A decision on whether to seek retrial was still pending as of Tuesday afternoon, said Jane Robison, a spokesperson for the District Attorney’s Office.

The prosecutor could not be reached for comment on the case.

The defendants are believed responsible for the deaths of Michael, 27, and Anthony Juarez, 19, on Oct. 27, 1998, a shooting which raised alarm in Santa Monica because of the extreme nature of the crime.

Bill Juarez, father to Michael and Anthony, said Tuesday that he was extremely disappointed by the outcome, but is determined to fight for a retrial.

“I hold no grudges, no nothing against anybody because I’m not like that, and I want people to understand that I will go along with the system, even if it takes 20 years,” an emotional Juarez said from his home in San Luis Obispo County. “I’m in this for the long haul.”

Robles and Garcia are still in custody, having been previously convicted on other charges several years prior.

Robles and Garcia, cousins and noted gang members, are alleged to have fatally shot the Juarez brothers as they were visiting their cousin’s clothing store on Lincoln Boulevard called Westside Clothing. Masked gunmen stormed into the store and fired numerous rounds from an assault rifle and a pair of handguns, according to previous reports.
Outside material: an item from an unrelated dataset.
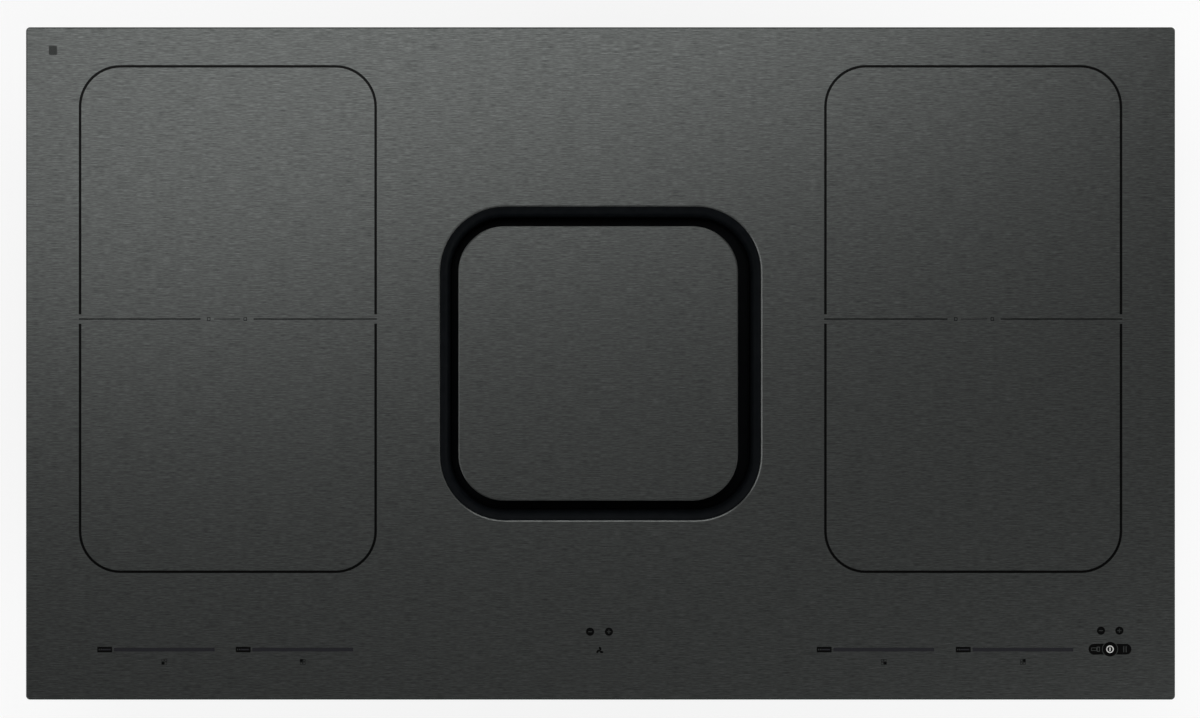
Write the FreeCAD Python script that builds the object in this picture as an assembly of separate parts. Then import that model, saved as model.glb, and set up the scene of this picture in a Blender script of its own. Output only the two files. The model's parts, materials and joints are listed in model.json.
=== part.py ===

The murders were believed to be in retaliation for a homicide which occurred just days before the Juarez brothers were gunned down in broad daylight. Apparently, a gang member who was attending a drug class at the CLARE Foundation on Lincoln Boulevard was shot while waiting for the bus, sources said, prompting the Culver City Boyz to retaliate against Santa Monica gang members.

The Juarez brothers were not from Santa Monica, nor affiliated with any gangs. Bill Juarez said they were interested in opening a store like Westside Clothing where they lived in Cayucos, a small town in San Luis Obispo County. They had come into Santa Monica the night before to check out their cousin’s operation and learn how to file all of the proper paper work with city officials.

The men wearing masks entered the store — which was located between Pacific and Strand streets on Lincoln Boulevard — shortly before noon, opened fire and ran out. Four people were shot. Two survived, including the Juarez’ cousin, Frank Juarez, Jr.

The masked men ran out of the store and got into a car awaiting them on Lincoln Boulevard, driven by an unknown suspect. The car was discovered near LAX later that day, wiped clean.

Evidence recovered at the crime scene was processed with current DNA technology. The DNA evidence was sent to the California Department of Justice, Bureau of Forensics Services DNA Laboratory and entered into their databank of known offenders. The samples submitted were matched with Robles and Garcia.

City Hall offered a $25,000 reward while the state offered $20,000 at the time of the shooting.

In the week before the brothers were killed Santa Monica experienced a string of shootings that took the lives of three men, including a German tourist, raising fears in a community that had a reputation for being comfortably safe from the gang wars raging around it.

For Bill Juarez, who spent much of his life in Santa Monica before moving out of fear of violence, the mistrial opened up old wounds, sending his daughter into deep depression, which forced him to leave Los Angeles just before the mistrial was declared.

“It’s been 11 years, but it feels like yesterday,” Bill Juarez said. “I don’t know why the jury didn’t get it.”